*RAW DATA*

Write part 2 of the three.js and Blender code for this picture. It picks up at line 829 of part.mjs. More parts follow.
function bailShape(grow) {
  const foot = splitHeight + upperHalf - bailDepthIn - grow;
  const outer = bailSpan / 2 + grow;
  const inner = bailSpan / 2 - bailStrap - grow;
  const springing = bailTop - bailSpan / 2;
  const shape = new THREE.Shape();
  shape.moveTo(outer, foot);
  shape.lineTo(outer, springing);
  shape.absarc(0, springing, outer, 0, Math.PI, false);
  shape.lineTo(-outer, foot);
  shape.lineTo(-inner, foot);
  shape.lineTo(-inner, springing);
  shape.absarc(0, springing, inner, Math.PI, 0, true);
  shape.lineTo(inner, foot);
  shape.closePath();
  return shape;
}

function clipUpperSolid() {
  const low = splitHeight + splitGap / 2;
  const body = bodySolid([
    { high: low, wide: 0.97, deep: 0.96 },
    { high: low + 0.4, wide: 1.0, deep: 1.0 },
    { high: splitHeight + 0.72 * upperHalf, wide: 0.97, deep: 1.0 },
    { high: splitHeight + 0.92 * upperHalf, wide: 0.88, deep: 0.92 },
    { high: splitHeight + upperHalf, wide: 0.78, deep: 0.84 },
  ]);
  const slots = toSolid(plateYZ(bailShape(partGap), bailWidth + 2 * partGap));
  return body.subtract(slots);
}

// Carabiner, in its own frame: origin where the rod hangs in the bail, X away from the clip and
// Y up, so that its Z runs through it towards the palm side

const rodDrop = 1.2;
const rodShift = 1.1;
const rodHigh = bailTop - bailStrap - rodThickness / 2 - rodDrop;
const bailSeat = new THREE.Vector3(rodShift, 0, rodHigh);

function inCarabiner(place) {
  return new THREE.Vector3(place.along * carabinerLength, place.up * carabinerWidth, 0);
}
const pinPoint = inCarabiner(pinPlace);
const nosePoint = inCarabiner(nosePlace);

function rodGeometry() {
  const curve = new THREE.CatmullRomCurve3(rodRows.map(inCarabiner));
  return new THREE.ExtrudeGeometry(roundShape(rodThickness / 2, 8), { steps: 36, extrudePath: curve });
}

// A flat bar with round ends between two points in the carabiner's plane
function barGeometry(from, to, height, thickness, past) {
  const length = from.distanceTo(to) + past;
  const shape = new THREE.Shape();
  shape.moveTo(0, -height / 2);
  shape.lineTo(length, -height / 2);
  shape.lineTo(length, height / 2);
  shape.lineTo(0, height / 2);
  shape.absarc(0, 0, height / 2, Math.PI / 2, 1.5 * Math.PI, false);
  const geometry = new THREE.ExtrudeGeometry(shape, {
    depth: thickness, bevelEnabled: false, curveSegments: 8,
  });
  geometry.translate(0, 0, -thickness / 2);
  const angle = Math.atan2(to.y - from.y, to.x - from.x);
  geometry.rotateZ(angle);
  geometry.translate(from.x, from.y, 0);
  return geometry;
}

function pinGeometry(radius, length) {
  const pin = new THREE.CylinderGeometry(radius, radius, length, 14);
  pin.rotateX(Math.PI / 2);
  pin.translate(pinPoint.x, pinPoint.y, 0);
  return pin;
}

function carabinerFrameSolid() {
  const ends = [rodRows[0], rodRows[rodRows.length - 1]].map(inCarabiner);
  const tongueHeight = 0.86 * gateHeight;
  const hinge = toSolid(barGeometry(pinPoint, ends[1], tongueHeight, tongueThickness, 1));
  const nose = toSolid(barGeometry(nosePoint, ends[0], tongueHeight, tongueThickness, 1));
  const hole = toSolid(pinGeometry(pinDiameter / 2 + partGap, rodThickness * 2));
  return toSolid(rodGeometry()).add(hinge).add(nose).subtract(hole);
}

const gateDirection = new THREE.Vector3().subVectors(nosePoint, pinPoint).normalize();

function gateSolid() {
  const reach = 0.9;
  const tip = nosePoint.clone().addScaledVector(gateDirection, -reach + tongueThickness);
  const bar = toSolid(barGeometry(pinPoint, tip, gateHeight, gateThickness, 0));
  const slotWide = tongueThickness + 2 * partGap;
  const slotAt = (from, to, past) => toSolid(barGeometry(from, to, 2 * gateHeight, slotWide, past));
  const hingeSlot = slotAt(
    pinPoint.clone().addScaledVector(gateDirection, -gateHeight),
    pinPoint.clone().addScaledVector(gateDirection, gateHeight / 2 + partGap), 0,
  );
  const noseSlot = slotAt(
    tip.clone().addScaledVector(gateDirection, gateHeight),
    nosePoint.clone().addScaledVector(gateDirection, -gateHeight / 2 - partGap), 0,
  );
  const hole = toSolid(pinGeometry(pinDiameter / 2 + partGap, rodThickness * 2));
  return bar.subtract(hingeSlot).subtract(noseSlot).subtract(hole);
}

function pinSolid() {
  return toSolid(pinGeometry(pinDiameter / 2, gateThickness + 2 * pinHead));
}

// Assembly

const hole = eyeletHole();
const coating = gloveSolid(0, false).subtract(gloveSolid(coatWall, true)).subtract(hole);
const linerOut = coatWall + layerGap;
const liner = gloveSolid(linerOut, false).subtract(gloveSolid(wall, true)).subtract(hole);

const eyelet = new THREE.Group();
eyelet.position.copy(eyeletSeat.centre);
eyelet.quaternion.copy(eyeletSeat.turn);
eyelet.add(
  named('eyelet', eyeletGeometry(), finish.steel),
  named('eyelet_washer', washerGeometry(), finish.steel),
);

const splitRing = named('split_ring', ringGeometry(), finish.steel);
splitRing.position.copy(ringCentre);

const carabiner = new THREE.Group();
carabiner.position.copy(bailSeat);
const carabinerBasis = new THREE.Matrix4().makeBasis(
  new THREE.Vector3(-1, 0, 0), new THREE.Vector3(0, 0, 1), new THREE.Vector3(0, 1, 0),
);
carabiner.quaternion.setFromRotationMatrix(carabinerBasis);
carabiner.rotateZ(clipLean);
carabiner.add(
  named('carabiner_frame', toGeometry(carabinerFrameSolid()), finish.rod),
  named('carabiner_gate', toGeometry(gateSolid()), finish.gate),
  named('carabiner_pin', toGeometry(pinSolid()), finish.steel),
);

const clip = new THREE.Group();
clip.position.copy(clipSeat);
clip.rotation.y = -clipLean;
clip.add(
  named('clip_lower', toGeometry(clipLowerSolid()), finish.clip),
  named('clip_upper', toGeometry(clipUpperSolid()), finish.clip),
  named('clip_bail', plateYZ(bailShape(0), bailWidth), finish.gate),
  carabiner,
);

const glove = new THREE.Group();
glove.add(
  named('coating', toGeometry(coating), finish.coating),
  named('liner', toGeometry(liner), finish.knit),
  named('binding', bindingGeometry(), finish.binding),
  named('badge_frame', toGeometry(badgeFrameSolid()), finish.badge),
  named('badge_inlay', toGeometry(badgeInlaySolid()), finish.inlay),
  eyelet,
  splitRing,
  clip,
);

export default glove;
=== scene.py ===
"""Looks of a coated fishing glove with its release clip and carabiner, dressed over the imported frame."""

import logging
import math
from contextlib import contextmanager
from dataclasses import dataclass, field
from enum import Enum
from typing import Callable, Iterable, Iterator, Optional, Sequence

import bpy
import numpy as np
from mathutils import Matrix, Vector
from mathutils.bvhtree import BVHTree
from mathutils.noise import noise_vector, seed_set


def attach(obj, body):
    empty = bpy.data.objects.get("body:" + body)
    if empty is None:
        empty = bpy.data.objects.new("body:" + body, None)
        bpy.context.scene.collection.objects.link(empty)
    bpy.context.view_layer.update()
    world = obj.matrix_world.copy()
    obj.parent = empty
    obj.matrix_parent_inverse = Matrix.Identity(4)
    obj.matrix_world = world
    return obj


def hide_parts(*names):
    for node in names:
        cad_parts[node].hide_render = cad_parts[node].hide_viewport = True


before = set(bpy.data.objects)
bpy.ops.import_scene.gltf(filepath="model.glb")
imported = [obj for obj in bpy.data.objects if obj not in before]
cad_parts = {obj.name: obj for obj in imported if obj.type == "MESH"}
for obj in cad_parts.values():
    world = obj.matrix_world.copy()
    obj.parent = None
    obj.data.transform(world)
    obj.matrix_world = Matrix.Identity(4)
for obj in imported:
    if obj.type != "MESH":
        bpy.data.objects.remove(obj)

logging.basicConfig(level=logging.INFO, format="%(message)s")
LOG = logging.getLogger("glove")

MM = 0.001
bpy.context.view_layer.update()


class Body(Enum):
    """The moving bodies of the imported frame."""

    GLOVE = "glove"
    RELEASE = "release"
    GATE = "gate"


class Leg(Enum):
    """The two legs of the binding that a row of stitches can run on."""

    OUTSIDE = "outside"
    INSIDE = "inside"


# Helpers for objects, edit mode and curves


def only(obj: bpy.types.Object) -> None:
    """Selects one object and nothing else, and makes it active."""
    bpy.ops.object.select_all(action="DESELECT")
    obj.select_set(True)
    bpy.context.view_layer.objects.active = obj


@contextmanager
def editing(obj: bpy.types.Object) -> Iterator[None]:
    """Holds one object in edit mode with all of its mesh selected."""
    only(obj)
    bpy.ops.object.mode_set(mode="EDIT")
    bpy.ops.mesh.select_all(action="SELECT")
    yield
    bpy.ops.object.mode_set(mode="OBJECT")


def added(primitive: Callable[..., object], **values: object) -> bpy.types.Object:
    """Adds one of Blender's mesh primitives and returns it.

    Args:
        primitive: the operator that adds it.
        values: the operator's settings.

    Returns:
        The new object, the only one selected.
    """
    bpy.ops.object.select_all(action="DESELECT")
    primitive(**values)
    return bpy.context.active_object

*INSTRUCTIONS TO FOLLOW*
Give only the number of lines in the preceding material that contain the string "None".

*EXERCISE ANSWER*
5